Tomorrow’s service oriented infrastructure (SOI – see pages 16 – 17) will be composed of an infinitely versatile pool of shared resources that can be rapidly provisioned and reconfigured to meet changing demand for different services. Much of this flexible new infrastructure will be built out of blade computers.
Blade computers first appeared as a response to the dot-com era’s urgent need to cram more servers into their rapidly filling data centres. Pioneering vendors like Egenera and RLX Technology solved the problem by going back to basics.
Servers were whittled back to the bare essentials and reinvented as slender “blades” which treated once dedicated resources as shared components accessed via a high-speed bus, housed in a dedicated enclosure.
This approach not only allowed data centre operators to increase processor density to unprecedented levels, it also handed them a simplified, and more flexible unit of processing power: a design that helped reduce the complexity in the data centre, and made it easier for servers to be installed, expanded or replaced.

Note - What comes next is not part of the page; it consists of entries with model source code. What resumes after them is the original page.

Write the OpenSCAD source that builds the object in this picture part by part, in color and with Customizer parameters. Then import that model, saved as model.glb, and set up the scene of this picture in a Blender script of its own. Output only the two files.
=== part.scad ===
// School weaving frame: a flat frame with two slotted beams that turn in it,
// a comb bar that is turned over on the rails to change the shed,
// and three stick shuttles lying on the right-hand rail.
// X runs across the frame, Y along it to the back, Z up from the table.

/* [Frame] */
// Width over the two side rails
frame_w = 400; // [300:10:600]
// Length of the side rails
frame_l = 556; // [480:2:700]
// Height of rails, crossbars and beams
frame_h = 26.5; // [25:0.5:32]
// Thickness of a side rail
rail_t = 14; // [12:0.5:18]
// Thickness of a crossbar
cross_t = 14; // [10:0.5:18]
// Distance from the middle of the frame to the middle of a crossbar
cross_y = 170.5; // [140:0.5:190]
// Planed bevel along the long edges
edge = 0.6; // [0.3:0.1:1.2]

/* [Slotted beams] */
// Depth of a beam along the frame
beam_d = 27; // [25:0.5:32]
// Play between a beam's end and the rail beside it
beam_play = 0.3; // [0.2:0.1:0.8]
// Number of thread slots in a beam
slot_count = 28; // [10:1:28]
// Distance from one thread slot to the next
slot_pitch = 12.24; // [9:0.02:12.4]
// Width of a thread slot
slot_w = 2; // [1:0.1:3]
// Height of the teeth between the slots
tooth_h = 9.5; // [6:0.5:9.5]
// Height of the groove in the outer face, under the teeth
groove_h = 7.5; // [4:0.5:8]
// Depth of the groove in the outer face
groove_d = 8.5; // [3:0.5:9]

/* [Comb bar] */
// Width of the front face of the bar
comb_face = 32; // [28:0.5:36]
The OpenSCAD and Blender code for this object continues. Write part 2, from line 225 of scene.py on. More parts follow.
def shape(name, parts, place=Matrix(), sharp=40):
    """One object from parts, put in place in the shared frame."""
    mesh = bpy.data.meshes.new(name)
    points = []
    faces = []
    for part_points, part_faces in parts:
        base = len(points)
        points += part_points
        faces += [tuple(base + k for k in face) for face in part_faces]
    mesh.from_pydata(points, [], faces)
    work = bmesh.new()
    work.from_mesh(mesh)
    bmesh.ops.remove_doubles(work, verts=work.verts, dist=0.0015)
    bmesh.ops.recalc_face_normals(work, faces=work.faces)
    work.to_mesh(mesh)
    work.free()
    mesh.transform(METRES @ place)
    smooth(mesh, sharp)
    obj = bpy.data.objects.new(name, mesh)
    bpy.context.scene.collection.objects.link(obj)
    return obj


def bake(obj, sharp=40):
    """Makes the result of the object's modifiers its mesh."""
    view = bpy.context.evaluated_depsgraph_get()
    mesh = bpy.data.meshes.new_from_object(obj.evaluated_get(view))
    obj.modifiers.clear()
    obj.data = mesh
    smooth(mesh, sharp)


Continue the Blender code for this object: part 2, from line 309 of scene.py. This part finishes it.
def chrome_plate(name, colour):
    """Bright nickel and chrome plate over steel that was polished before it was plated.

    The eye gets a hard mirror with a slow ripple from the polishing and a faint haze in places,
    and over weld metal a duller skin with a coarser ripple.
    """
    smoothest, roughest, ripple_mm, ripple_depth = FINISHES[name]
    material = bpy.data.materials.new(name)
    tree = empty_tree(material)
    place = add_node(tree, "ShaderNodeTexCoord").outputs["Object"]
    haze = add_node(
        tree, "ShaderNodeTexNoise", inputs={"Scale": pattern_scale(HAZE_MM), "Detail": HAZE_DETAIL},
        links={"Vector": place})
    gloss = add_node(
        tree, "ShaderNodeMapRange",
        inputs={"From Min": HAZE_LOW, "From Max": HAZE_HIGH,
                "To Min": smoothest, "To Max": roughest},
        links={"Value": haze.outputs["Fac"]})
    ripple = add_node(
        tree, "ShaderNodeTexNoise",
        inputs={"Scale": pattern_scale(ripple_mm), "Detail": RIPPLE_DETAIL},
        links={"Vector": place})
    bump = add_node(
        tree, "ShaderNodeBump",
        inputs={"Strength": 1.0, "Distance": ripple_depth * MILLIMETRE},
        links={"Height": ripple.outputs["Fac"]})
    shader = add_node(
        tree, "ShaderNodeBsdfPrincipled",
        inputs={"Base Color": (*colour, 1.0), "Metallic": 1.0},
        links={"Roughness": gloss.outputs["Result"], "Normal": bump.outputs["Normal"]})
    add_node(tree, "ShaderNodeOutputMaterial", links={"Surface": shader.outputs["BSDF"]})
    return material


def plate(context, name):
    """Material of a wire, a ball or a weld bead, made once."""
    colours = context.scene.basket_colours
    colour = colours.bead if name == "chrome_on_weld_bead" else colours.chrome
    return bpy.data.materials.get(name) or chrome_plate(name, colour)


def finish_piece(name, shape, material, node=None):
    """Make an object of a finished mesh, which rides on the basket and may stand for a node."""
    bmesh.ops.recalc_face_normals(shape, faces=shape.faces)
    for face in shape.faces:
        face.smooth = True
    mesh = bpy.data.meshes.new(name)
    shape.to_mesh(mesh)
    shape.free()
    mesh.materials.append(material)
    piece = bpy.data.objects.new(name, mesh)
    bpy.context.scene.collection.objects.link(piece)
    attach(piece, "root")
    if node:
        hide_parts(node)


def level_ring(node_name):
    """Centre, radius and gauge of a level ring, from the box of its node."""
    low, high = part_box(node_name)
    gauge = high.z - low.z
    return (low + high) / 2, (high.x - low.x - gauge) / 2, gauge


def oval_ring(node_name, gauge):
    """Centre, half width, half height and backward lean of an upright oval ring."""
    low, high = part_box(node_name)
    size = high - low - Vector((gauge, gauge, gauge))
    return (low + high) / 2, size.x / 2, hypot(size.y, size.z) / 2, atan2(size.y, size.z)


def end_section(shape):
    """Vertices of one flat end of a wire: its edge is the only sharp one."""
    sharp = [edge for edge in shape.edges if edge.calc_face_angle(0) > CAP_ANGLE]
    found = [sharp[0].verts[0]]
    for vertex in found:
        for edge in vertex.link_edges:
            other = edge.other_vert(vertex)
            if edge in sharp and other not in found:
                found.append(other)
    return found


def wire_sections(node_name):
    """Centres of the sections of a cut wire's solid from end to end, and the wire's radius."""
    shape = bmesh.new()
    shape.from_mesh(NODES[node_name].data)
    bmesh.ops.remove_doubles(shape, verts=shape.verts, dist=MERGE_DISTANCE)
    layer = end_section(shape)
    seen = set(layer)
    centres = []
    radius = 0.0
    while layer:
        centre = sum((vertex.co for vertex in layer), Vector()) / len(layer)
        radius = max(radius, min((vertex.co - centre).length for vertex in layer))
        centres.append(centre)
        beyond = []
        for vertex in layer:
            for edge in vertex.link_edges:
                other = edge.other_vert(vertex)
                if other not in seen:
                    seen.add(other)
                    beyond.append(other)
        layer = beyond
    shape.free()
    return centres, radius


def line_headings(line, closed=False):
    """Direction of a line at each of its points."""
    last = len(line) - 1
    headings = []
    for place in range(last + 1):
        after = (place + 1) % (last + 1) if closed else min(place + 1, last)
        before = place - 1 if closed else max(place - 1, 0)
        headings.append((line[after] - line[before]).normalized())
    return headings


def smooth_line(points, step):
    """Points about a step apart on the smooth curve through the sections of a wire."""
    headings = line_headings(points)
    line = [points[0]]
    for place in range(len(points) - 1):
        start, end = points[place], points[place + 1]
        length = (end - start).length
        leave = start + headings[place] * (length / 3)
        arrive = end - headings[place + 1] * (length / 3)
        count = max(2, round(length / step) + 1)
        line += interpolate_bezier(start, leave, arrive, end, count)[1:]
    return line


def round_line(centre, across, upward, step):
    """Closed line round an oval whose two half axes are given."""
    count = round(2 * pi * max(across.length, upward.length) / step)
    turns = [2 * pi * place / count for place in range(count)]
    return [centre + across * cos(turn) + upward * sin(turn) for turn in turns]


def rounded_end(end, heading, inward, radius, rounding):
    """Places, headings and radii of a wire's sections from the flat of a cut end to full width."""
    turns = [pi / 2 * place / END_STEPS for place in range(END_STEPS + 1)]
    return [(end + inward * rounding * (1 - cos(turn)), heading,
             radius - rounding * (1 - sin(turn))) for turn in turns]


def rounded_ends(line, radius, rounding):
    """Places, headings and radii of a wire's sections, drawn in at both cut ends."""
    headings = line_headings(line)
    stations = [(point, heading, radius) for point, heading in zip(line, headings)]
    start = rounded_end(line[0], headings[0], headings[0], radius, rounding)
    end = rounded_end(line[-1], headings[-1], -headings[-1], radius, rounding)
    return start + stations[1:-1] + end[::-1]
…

Blades have since become part of the fabric of many major data centres, and blade architectures have found their way into the product portfolios of all the major server vendors, including IBM, Hewlett-Packard, Sun and Fujitsu-Siemens. They are still far from being close to entirely supplanting conventional servers, and last year, according to Gartner, still only accounted for 7% of total server sales.
However, it is clear that blades have already usurped traditional servers as the chief focus for most of the advanced and innovative engineering breakthroughs in the server space.
Earlier this year, for instance, Hewlett-Packard launched its c-7000 blade server enclosure with the promise that it would “reinvent the data centre” – reducing the cost of new server acquisition by 41%, cutting operational costs by 60%, and reducing the average time taken to provision a new server by 96%.
HP was able to make these claims because the c-7000 is an example of what Gartner calls the “fourth generation” blade server: an altogether more sophisticated product than its space-saving predecessors.
As HP’s claims make plain, the modern blade system has less to do with allowing more power to be squeezed into less space (although that is still a key advantage of blades) and a great deal more to do with answering the need for more fine-grained control of their physical resources.
This will include providing IT infrastructure builders to more easily mix and match different categories of processing component. Although early blade servers were truely bare-bones devices, accommodating just a single commodity processor and little else, today’s blades offer a greater choice.
Customers can still choose to simply cram dozens of simple mono-processor blades into a single chassis to provide a scalable platform for a customer-facing web server.
However, if their needs are more complex, they now have the choice of populating the chassis with dual or quad processor blades; blades with large maths co-processor or floating point engines; or blades with onboard memory and storage.
In essence, customers can choose to build their own computer systems out of blades and, by so doing, do a better job of tailoring back-end resources to the precise needs of their business users.